Task details: Write out the listing beneath this instruction in its entirety, exactly as it reads.

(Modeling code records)

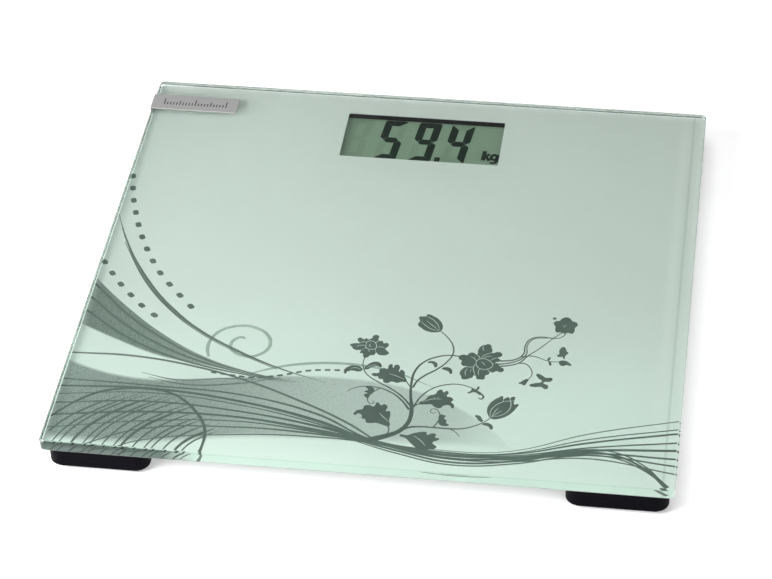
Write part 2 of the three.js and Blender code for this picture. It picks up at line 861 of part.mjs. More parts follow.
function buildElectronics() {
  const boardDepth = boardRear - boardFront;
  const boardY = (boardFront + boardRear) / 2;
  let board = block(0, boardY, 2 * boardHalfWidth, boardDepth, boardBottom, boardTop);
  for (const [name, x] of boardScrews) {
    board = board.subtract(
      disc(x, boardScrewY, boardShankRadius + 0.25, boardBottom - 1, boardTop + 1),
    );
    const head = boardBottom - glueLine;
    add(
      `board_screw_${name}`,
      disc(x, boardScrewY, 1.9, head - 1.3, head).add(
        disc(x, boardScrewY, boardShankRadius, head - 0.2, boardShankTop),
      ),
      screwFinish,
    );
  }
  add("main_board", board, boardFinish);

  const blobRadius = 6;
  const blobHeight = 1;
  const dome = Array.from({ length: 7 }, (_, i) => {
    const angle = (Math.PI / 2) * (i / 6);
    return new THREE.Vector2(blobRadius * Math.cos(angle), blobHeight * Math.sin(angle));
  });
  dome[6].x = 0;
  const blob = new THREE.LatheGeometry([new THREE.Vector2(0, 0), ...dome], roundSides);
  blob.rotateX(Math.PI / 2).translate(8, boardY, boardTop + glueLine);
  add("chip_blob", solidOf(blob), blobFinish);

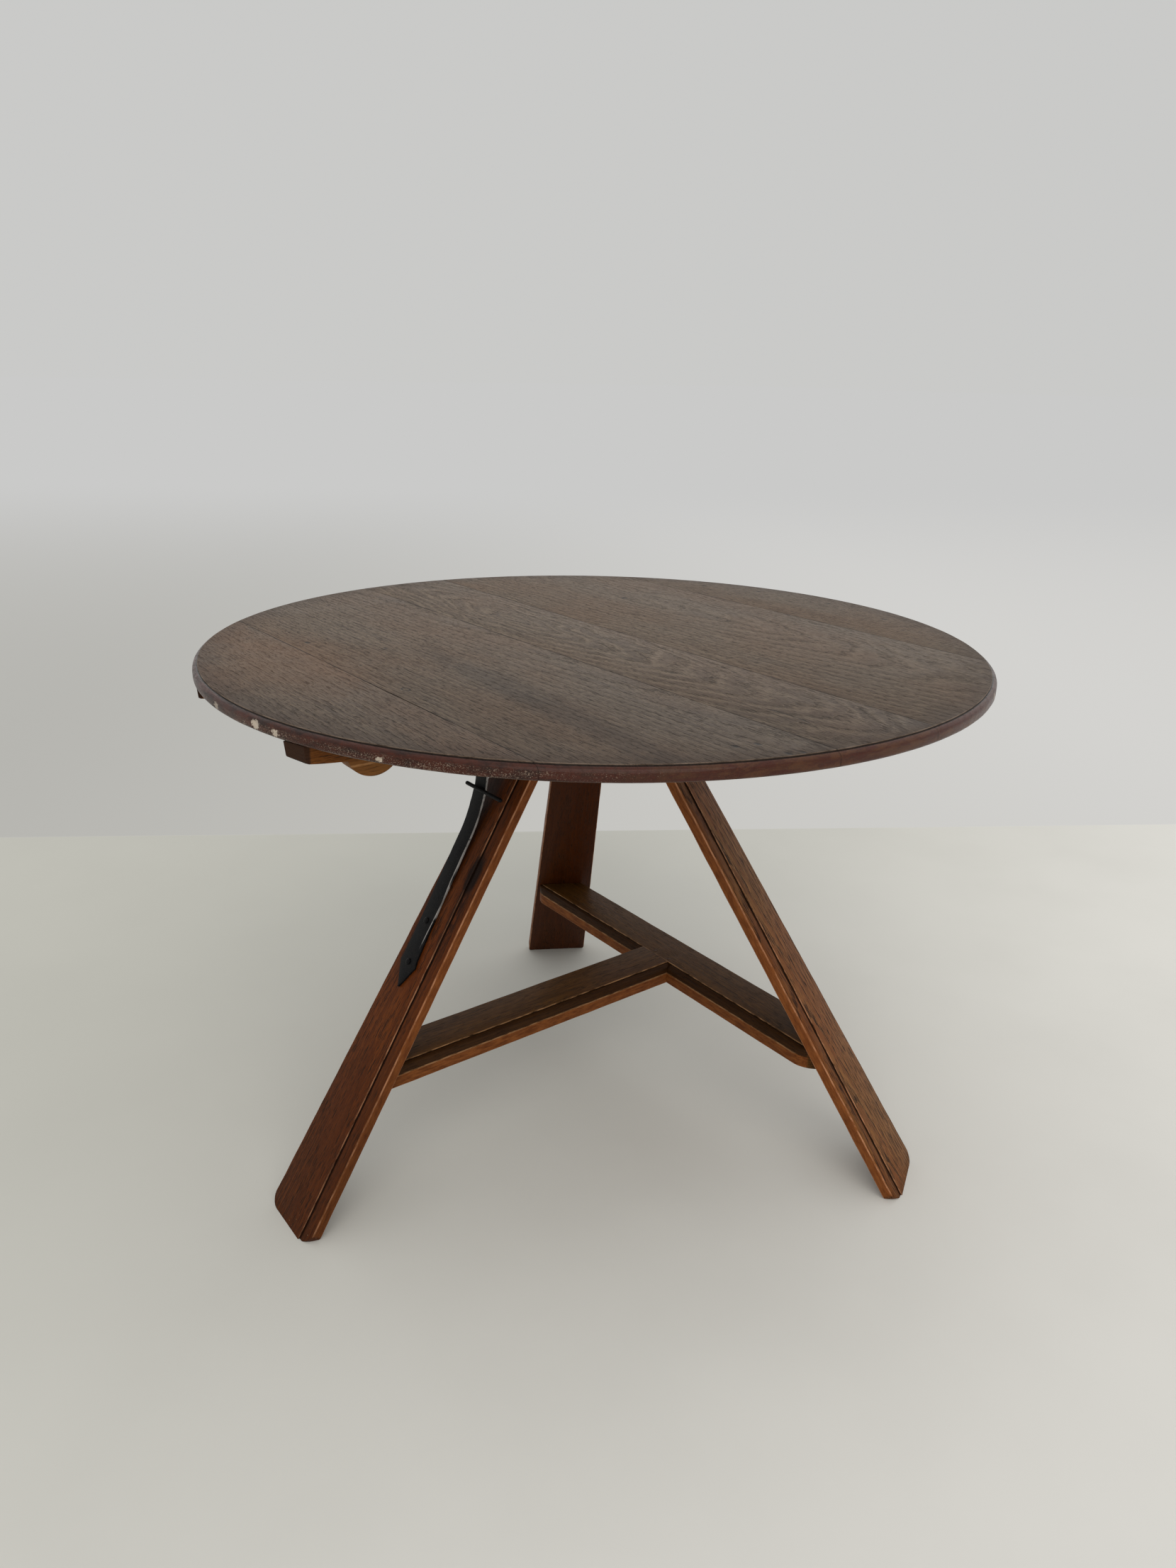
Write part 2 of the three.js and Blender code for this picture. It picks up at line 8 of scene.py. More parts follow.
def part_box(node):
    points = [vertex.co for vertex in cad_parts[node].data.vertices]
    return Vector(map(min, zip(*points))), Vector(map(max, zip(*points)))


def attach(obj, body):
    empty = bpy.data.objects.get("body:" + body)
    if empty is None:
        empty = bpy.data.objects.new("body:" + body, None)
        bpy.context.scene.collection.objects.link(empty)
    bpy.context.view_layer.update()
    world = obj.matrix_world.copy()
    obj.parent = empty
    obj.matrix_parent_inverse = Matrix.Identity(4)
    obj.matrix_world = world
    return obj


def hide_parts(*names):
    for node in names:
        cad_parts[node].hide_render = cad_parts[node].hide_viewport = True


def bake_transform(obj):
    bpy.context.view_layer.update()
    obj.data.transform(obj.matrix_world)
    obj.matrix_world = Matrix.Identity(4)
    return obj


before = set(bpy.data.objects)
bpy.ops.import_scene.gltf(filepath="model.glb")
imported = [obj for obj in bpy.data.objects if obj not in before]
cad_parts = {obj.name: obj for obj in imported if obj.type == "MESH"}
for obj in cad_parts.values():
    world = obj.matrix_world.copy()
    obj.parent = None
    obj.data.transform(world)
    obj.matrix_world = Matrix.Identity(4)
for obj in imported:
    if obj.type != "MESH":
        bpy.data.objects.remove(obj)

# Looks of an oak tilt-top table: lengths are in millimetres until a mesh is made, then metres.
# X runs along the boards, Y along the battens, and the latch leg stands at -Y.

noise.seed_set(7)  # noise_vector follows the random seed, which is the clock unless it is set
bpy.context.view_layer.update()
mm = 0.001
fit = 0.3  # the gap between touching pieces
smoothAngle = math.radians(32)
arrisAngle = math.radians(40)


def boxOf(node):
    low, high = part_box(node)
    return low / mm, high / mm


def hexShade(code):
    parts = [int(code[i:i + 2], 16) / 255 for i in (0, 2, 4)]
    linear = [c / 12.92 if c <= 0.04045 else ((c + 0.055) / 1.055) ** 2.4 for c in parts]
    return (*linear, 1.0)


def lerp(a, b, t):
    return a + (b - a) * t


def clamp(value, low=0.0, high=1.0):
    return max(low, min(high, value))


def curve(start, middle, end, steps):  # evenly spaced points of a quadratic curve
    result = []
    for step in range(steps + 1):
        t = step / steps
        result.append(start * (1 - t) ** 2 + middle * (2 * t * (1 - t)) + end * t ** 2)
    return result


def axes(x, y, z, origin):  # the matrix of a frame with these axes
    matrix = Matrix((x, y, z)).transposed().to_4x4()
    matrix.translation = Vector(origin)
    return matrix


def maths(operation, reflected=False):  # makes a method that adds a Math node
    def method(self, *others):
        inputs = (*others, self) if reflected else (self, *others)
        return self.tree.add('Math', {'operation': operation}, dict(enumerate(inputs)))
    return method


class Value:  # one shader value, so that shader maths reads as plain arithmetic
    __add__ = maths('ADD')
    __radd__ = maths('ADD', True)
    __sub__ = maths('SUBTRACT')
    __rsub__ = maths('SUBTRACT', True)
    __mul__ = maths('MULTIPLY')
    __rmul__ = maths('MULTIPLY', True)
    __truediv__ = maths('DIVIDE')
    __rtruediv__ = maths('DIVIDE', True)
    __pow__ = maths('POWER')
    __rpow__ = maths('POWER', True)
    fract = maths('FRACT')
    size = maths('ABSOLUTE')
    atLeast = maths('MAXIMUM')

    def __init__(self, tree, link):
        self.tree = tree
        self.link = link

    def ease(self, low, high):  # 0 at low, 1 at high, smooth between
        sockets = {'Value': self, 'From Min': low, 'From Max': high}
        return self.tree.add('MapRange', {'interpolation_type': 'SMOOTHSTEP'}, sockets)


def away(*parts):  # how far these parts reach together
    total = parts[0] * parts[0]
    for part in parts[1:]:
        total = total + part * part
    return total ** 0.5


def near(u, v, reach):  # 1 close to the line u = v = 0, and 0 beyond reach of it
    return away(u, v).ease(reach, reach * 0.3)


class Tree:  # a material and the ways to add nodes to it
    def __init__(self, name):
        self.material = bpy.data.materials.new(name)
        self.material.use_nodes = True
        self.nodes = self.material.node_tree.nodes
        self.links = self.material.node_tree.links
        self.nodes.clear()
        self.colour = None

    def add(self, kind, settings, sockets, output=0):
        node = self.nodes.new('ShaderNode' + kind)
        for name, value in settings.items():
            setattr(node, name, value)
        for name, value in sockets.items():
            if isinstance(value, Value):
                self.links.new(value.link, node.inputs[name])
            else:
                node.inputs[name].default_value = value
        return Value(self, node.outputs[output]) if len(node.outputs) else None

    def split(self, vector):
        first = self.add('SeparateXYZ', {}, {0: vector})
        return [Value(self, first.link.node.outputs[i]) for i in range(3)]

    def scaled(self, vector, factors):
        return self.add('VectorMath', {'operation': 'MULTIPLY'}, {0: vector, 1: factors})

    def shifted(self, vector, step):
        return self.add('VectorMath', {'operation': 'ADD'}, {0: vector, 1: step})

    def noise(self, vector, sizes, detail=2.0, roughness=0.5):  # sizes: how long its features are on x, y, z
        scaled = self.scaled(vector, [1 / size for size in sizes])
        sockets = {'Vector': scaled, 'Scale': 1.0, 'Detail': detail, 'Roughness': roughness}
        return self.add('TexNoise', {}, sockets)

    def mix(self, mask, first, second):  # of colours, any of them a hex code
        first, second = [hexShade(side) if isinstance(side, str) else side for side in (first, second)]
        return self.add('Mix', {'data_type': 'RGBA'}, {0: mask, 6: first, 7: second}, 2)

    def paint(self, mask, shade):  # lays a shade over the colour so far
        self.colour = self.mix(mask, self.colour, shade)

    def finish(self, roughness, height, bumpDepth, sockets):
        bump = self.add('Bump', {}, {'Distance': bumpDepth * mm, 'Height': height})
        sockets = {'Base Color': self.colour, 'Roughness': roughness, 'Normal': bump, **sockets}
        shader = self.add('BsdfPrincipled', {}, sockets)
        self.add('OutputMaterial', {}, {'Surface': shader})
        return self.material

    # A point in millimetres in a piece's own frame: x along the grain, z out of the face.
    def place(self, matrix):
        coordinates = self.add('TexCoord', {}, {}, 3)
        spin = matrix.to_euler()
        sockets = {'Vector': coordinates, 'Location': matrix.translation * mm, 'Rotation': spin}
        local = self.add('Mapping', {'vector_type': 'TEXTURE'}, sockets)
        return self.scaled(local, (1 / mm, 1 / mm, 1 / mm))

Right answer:
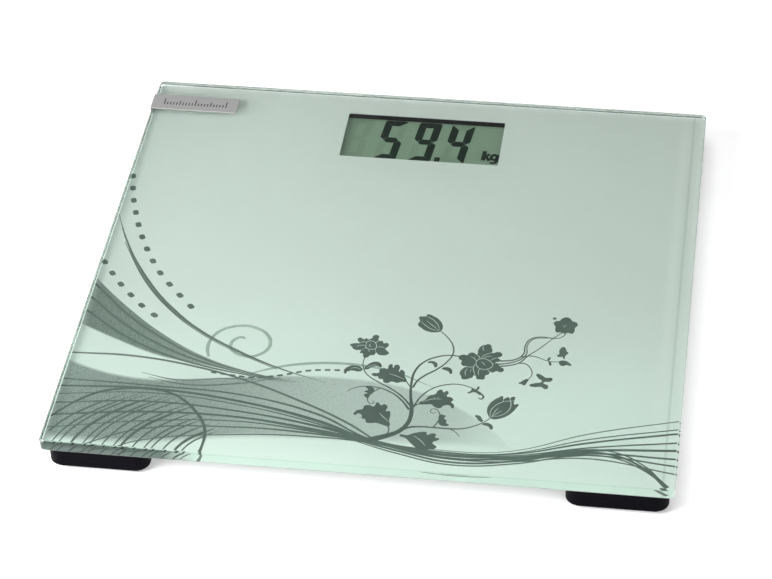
Write part 2 of the three.js and Blender code for this picture. It picks up at line 861 of part.mjs. More parts follow.
function buildElectronics() {
  const boardDepth = boardRear - boardFront;
  const boardY = (boardFront + boardRear) / 2;
  let board = block(0, boardY, 2 * boardHalfWidth, boardDepth, boardBottom, boardTop);
  for (const [name, x] of boardScrews) {
    board = board.subtract(
      disc(x, boardScrewY, boardShankRadius + 0.25, boardBottom - 1, boardTop + 1),
    );
    const head = boardBottom - glueLine;
    add(
      `board_screw_${name}`,
      disc(x, boardScrewY, 1.9, head - 1.3, head).add(
        disc(x, boardScrewY, boardShankRadius, head - 0.2, boardShankTop),
      ),
      screwFinish,
    );
  }
  add("main_board", board, boardFinish);

  const blobRadius = 6;
  const blobHeight = 1;
  const dome = Array.from({ length: 7 }, (_, i) => {
    const angle = (Math.PI / 2) * (i / 6);
    return new THREE.Vector2(blobRadius * Math.cos(angle), blobHeight * Math.sin(angle));
  });
  dome[6].x = 0;
  const blob = new THREE.LatheGeometry([new THREE.Vector2(0, 0), ...dome], roundSides);
  blob.rotateX(Math.PI / 2).translate(8, boardY, boardTop + glueLine);
  add("chip_blob", solidOf(blob), blobFinish);

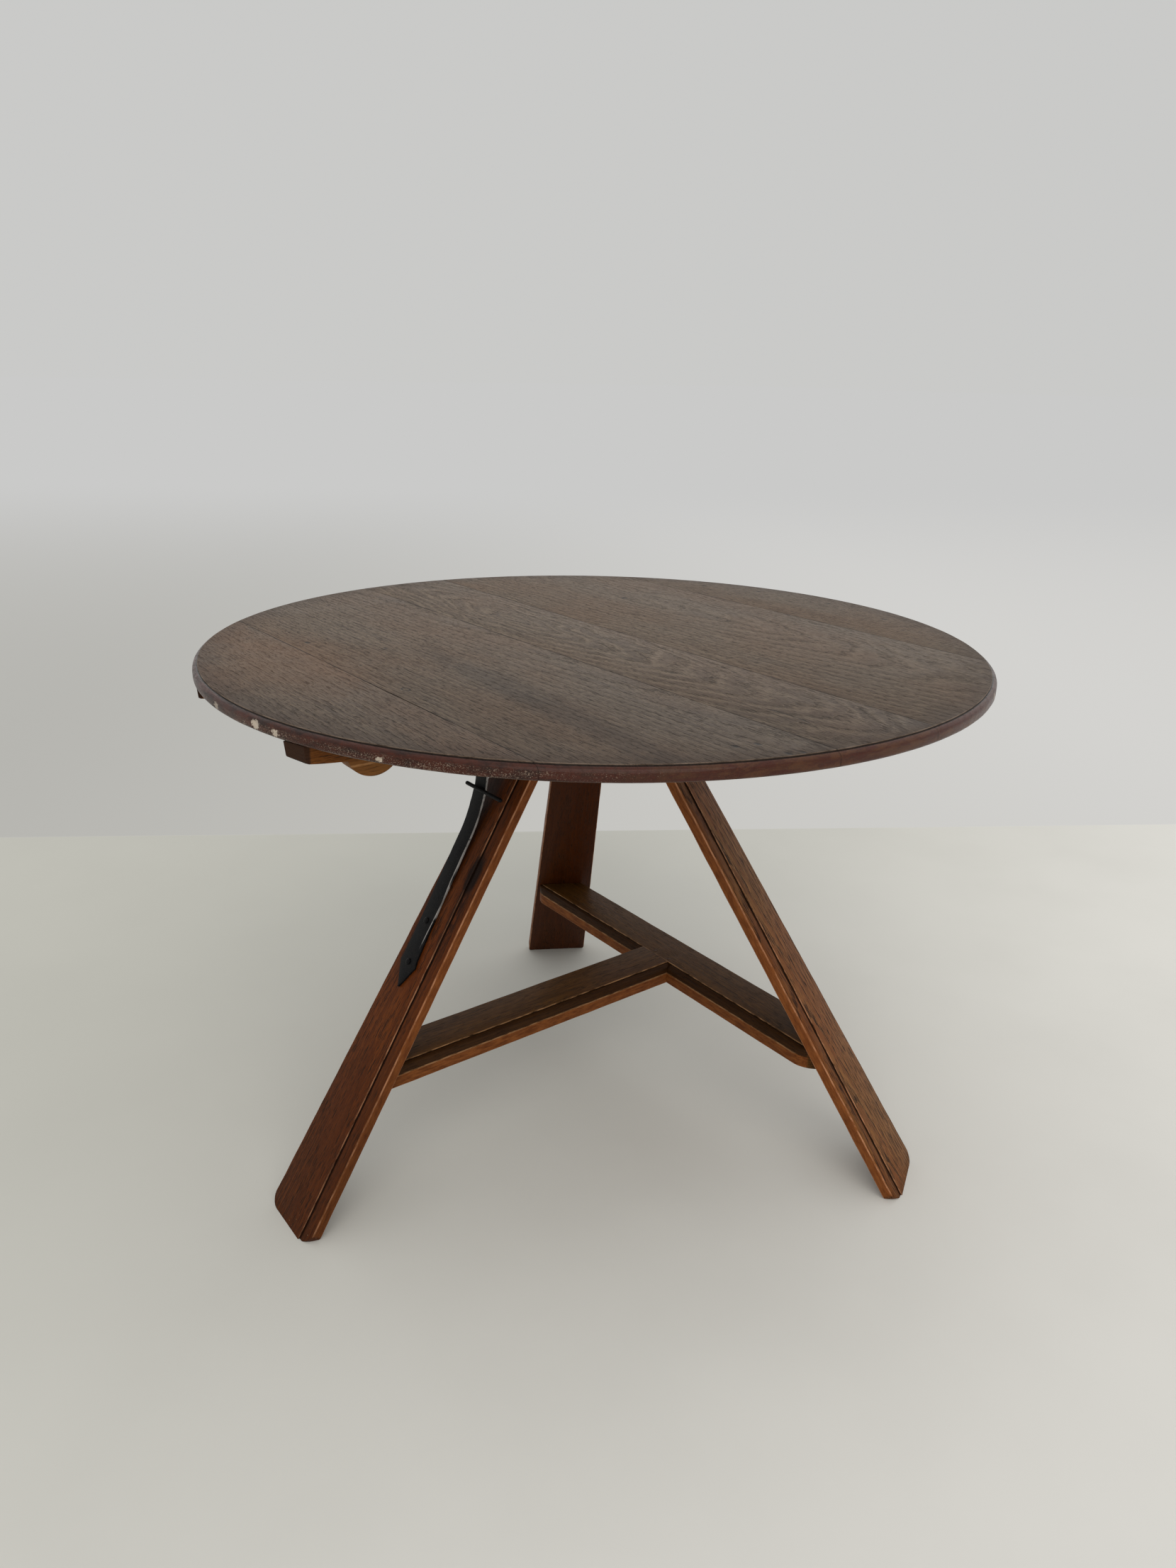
Write part 2 of the three.js and Blender code for this picture. It picks up at line 8 of scene.py. More parts follow.
def part_box(node):
    points = [vertex.co for vertex in cad_parts[node].data.vertices]
    return Vector(map(min, zip(*points))), Vector(map(max, zip(*points)))


def attach(obj, body):
    empty = bpy.data.objects.get("body:" + body)
    if empty is None:
        empty = bpy.data.objects.new("body:" + body, None)
        bpy.context.scene.collection.objects.link(empty)
    bpy.context.view_layer.update()
    world = obj.matrix_world.copy()
    obj.parent = empty
    obj.matrix_parent_inverse = Matrix.Identity(4)
    obj.matrix_world = world
    return obj


def hide_parts(*names):
    for node in names:
        cad_parts[node].hide_render = cad_parts[node].hide_viewport = True


def bake_transform(obj):
    bpy.context.view_layer.update()
    obj.data.transform(obj.matrix_world)
    obj.matrix_world = Matrix.Identity(4)
    return obj


before = set(bpy.data.objects)
bpy.ops.import_scene.gltf(filepath="model.glb")
imported = [obj for obj in bpy.data.objects if obj not in before]
cad_parts = {obj.name: obj for obj in imported if obj.type == "MESH"}
for obj in cad_parts.values():
    world = obj.matrix_world.copy()
    obj.parent = None
    obj.data.transform(world)
    obj.matrix_world = Matrix.Identity(4)
for obj in imported:
    if obj.type != "MESH":
        bpy.data.objects.remove(obj)

# Looks of an oak tilt-top table: lengths are in millimetres until a mesh is made, then metres.
# X runs along the boards, Y along the battens, and the latch leg stands at -Y.

noise.seed_set(7)  # noise_vector follows the random seed, which is the clock unless it is set
bpy.context.view_layer.update()
mm = 0.001
fit = 0.3  # the gap between touching pieces
smoothAngle = math.radians(32)
arrisAngle = math.radians(40)


def boxOf(node):
    low, high = part_box(node)
    return low / mm, high / mm


def hexShade(code):
    parts = [int(code[i:i + 2], 16) / 255 for i in (0, 2, 4)]
    linear = [c / 12.92 if c <= 0.04045 else ((c + 0.055) / 1.055) ** 2.4 for c in parts]
    return (*linear, 1.0)


def lerp(a, b, t):
    return a + (b - a) * t


def clamp(value, low=0.0, high=1.0):
    return max(low, min(high, value))


def curve(start, middle, end, steps):  # evenly spaced points of a quadratic curve
    result = []
    for step in range(steps + 1):
        t = step / steps
        result.append(start * (1 - t) ** 2 + middle * (2 * t * (1 - t)) + end * t ** 2)
    return result


def axes(x, y, z, origin):  # the matrix of a frame with these axes
    matrix = Matrix((x, y, z)).transposed().to_4x4()
    matrix.translation = Vector(origin)
    return matrix


def maths(operation, reflected=False):  # makes a method that adds a Math node
    def method(self, *others):
        inputs = (*others, self) if reflected else (self, *others)
        return self.tree.add('Math', {'operation': operation}, dict(enumerate(inputs)))
    return method


class Value:  # one shader value, so that shader maths reads as plain arithmetic
    __add__ = maths('ADD')
    __radd__ = maths('ADD', True)
    __sub__ = maths('SUBTRACT')
    __rsub__ = maths('SUBTRACT', True)
    __mul__ = maths('MULTIPLY')
    __rmul__ = maths('MULTIPLY', True)
    __truediv__ = maths('DIVIDE')
    __rtruediv__ = maths('DIVIDE', True)
    __pow__ = maths('POWER')
    __rpow__ = maths('POWER', True)
    fract = maths('FRACT')
    size = maths('ABSOLUTE')
    atLeast = maths('MAXIMUM')

    def __init__(self, tree, link):
        self.tree = tree
        self.link = link

    def ease(self, low, high):  # 0 at low, 1 at high, smooth between
        sockets = {'Value': self, 'From Min': low, 'From Max': high}
        return self.tree.add('MapRange', {'interpolation_type': 'SMOOTHSTEP'}, sockets)


def away(*parts):  # how far these parts reach together
    total = parts[0] * parts[0]
    for part in parts[1:]:
        total = total + part * part
    return total ** 0.5


def near(u, v, reach):  # 1 close to the line u = v = 0, and 0 beyond reach of it
    return away(u, v).ease(reach, reach * 0.3)


class Tree:  # a material and the ways to add nodes to it
    def __init__(self, name):
        self.material = bpy.data.materials.new(name)
        self.material.use_nodes = True
        self.nodes = self.material.node_tree.nodes
        self.links = self.material.node_tree.links
        self.nodes.clear()
        self.colour = None

    def add(self, kind, settings, sockets, output=0):
        node = self.nodes.new('ShaderNode' + kind)
        for name, value in settings.items():
            setattr(node, name, value)
        for name, value in sockets.items():
            if isinstance(value, Value):
                self.links.new(value.link, node.inputs[name])
            else:
                node.inputs[name].default_value = value
        return Value(self, node.outputs[output]) if len(node.outputs) else None

    def split(self, vector):
        first = self.add('SeparateXYZ', {}, {0: vector})
        return [Value(self, first.link.node.outputs[i]) for i in range(3)]

    def scaled(self, vector, factors):
        return self.add('VectorMath', {'operation': 'MULTIPLY'}, {0: vector, 1: factors})

    def shifted(self, vector, step):
        return self.add('VectorMath', {'operation': 'ADD'}, {0: vector, 1: step})

    def noise(self, vector, sizes, detail=2.0, roughness=0.5):  # sizes: how long its features are on x, y, z
        scaled = self.scaled(vector, [1 / size for size in sizes])
        sockets = {'Vector': scaled, 'Scale': 1.0, 'Detail': detail, 'Roughness': roughness}
        return self.add('TexNoise', {}, sockets)

    def mix(self, mask, first, second):  # of colours, any of them a hex code
        first, second = [hexShade(side) if isinstance(side, str) else side for side in (first, second)]
        return self.add('Mix', {'data_type': 'RGBA'}, {0: mask, 6: first, 7: second}, 2)

    def paint(self, mask, shade):  # lays a shade over the colour so far
        self.colour = self.mix(mask, self.colour, shade)

    def finish(self, roughness, height, bumpDepth, sockets):
        bump = self.add('Bump', {}, {'Distance': bumpDepth * mm, 'Height': height})
        sockets = {'Base Color': self.colour, 'Roughness': roughness, 'Normal': bump, **sockets}
        shader = self.add('BsdfPrincipled', {}, sockets)
        self.add('OutputMaterial', {}, {'Surface': shader})
        return self.material

    # A point in millimetres in a piece's own frame: x along the grain, z out of the face.
    def place(self, matrix):
        coordinates = self.add('TexCoord', {}, {}, 3)
        spin = matrix.to_euler()
        sockets = {'Vector': coordinates, 'Location': matrix.translation * mm, 'Rotation': spin}
        local = self.add('Mapping', {'vector_type': 'TEXTURE'}, sockets)
        return self.scaled(local, (1 / mm, 1 / mm, 1 / mm))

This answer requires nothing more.